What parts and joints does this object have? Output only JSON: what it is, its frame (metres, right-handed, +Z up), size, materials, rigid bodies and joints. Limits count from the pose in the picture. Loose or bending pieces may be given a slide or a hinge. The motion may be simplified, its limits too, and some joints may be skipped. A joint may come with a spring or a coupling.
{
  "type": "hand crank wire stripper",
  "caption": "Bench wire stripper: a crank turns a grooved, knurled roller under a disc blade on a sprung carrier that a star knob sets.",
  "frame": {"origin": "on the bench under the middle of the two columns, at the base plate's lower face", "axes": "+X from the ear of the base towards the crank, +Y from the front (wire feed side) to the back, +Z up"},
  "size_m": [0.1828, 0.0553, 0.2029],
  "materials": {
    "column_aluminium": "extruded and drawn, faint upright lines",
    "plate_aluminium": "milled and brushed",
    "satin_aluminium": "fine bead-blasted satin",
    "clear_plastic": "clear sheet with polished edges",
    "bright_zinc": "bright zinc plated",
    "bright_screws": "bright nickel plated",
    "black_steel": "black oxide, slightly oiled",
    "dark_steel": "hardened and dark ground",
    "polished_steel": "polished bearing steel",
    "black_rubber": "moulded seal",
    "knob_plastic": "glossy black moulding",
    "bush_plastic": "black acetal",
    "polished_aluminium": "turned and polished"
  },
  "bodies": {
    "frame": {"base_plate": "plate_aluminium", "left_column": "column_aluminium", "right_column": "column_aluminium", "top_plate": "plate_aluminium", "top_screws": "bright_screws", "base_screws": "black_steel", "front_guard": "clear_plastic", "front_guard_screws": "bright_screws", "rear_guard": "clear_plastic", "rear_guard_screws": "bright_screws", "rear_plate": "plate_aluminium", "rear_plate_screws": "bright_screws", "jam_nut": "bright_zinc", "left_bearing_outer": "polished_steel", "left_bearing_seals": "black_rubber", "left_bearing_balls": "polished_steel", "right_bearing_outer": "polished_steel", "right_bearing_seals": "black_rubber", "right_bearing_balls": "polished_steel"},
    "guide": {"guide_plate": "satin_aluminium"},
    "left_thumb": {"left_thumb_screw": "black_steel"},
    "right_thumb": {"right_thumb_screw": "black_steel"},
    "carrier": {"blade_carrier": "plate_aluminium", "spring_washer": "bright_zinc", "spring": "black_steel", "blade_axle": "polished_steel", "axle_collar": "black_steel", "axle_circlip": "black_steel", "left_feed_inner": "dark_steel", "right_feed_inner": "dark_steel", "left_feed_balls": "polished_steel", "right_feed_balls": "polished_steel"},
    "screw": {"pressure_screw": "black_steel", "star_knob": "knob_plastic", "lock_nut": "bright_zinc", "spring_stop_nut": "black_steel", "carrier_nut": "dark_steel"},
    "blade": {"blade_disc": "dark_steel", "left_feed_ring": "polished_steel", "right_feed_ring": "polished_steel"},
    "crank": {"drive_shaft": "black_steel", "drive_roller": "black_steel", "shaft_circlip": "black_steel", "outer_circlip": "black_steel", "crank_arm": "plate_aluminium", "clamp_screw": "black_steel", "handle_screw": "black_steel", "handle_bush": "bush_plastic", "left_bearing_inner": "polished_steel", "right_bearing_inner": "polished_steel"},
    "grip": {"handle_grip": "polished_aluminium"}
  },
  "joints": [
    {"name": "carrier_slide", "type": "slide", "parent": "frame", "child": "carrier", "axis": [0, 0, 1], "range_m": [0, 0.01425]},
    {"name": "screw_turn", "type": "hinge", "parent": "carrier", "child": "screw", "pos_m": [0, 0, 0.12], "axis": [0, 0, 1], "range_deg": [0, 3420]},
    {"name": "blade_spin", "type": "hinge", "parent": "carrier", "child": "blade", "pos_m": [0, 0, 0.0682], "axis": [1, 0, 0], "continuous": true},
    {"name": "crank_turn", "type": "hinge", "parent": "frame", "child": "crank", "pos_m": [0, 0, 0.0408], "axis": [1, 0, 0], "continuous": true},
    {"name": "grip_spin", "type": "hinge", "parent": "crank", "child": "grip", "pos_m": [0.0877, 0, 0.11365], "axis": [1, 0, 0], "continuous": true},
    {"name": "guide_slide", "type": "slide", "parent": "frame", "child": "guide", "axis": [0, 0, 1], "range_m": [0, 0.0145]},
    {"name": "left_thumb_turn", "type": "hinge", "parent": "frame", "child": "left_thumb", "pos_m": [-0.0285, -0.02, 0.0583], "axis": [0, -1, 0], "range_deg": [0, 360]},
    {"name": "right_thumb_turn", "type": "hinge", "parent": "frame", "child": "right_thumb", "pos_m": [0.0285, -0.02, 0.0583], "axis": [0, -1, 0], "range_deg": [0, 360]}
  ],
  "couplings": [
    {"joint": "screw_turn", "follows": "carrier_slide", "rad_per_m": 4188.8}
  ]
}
☆ ☆ ☆ ☆ ☆ ☆ ☆
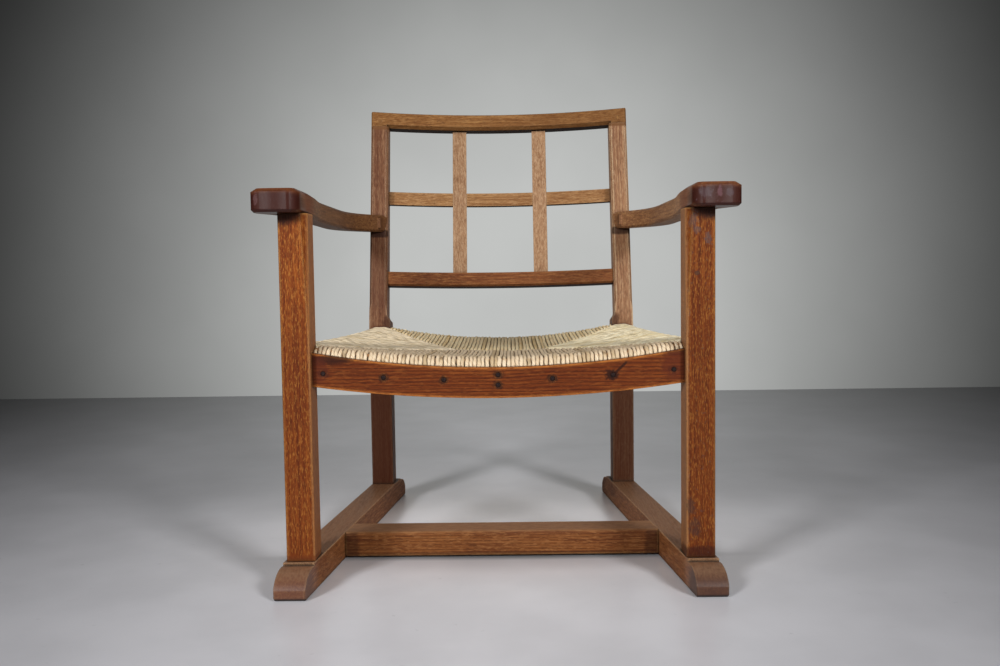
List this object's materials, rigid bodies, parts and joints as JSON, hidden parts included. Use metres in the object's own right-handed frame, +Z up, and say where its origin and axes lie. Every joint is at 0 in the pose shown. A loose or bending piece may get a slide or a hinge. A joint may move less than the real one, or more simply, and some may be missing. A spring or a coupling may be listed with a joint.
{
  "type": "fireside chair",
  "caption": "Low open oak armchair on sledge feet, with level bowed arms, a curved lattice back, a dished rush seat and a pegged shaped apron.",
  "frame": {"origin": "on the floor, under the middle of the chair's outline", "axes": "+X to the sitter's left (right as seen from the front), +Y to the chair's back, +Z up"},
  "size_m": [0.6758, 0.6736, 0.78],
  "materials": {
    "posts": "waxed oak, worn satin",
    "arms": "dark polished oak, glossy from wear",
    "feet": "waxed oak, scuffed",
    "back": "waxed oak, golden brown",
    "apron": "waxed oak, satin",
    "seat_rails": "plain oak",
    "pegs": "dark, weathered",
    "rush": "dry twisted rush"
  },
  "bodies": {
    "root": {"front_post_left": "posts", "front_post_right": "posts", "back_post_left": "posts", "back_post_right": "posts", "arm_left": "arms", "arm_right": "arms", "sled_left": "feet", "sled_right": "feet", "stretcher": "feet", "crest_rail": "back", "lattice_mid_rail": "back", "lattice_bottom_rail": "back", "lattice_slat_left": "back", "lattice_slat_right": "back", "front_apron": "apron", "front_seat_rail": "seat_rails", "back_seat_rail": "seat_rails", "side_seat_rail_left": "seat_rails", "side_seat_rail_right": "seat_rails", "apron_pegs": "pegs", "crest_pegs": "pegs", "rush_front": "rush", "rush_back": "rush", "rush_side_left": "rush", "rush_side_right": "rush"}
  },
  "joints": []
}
☆ ☆ ☆ ☆ ☆ ☆ ☆
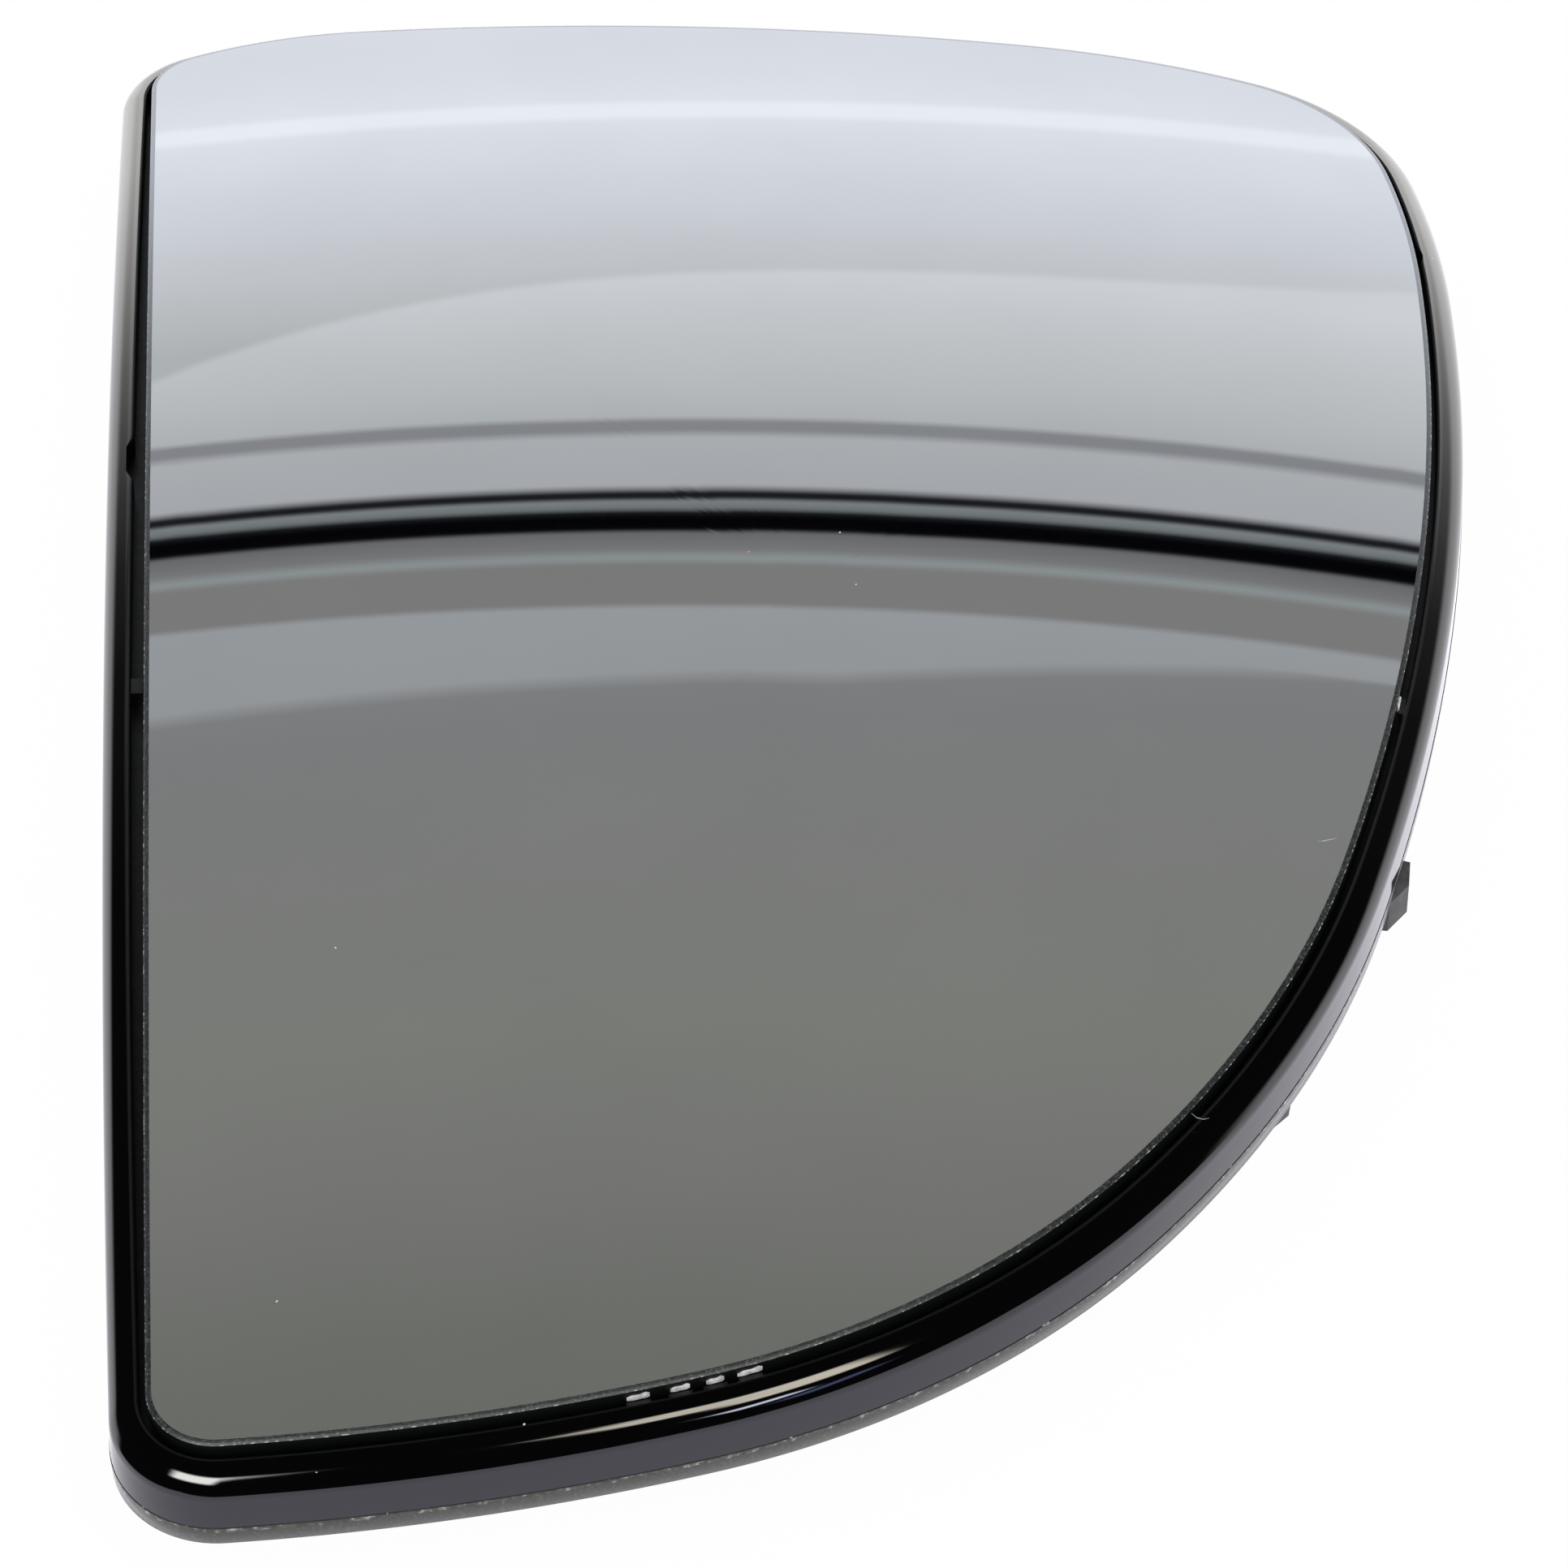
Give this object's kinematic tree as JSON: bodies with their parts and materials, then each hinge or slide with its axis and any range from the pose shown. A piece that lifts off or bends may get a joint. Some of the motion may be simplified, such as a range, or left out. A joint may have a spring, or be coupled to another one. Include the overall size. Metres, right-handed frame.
☆ ☆ ☆ ☆ ☆ ☆ ☆
[PROBLEM]: Report how many lines hold the string "that", giving the number and nothing else.

[RESULT FOR THIS EXERCISE]: 2